2013 NY Slip Op 03973 [107 AD3d 673]
June 5, 2013
Appellate Division, Second Department
Published by New York State Law Reporting Bureau pursuant to Judiciary Law § 431.
As corrected through Wednesday, July 31, 2013


Meng Ye, Appellant,
v
Y. Michal Taxi, Inc., et al., Respondents.

[*1] Sim & Record, LLP, Bayside, N.Y. (Sang J. Sim of counsel), for appellant.

Gerber & Gerber, PLLC, Brooklyn, N.Y. (Thomas Torto and Jason Levine of counsel), for respondents.

In an action to recover damages for personal injuries, the plaintiff appeals from an order of the Supreme Court, Queens County (Sampson, J.), entered June 18, 2012, which granted the defendants' motion for summary judgment dismissing the complaint on the ground that the plaintiff did not sustain a serious injury within the meaning of Insurance Law § 5102 (d) as a result of the subject accident.

Ordered that the order is reversed, on the law, with costs, and the defendants' motion for summary judgment dismissing the complaint is denied.

The defendants failed to meet their prima facie burden of demonstrating that the plaintiff did not sustain a serious injury within the meaning of Insurance Law § 5102 (d) as a result of the subject accident (see Toure v Avis Rent A Car Sys., 98 NY2d 345, 350 [2002]; Gaddy v Eyler, 79 NY2d 955, 956-957 [1992]). The defendants' motion papers failed to adequately address the plaintiff's claim, clearly set forth in the bill of particulars, that she sustained a medically determined injury or impairment of a nonpermanent nature which prevented her from performing substantially all of the material acts which constituted her ususal and customary daily activities for not less than 90 days during the 180 days immediately following the subject accident (see generally Karpinos v Cora, 89 AD3d 994, 995 [2011]).
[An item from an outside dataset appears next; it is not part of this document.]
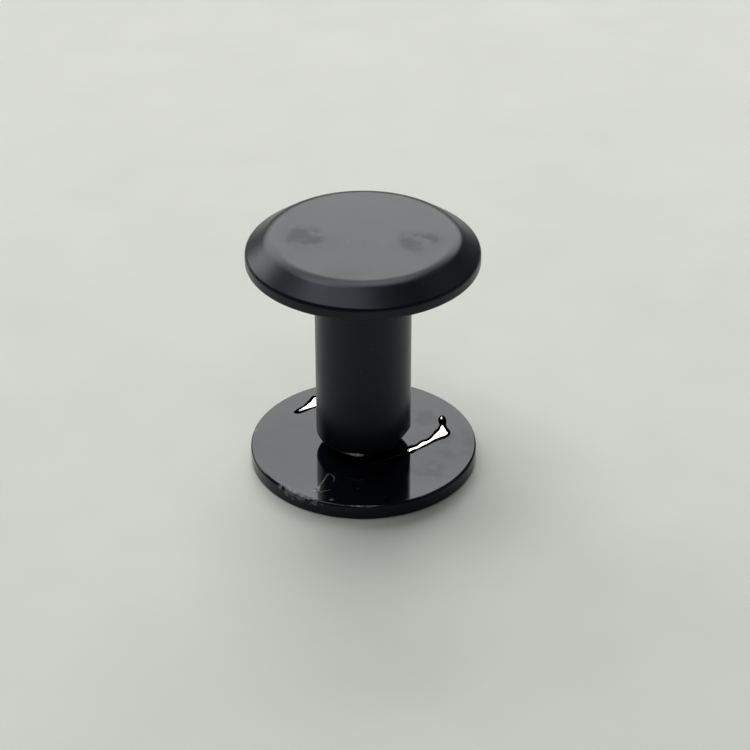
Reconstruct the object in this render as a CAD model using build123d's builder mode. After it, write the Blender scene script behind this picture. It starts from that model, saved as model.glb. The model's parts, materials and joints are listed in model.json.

Since the defendants failed to meet their prima facie burden, it is unnecessary to determine whether the papers submitted by the plaintiff in opposition were sufficient to raise a triable issue of fact (see generally Stukas v Streiter, 83 AD3d 18, 24 [2011]). Therefore, the Supreme Court should have denied the defendants' motion for summary judgment dismissing the complaint. Dillon, J.P., Hall, Roman and Cohen, JJ., concur.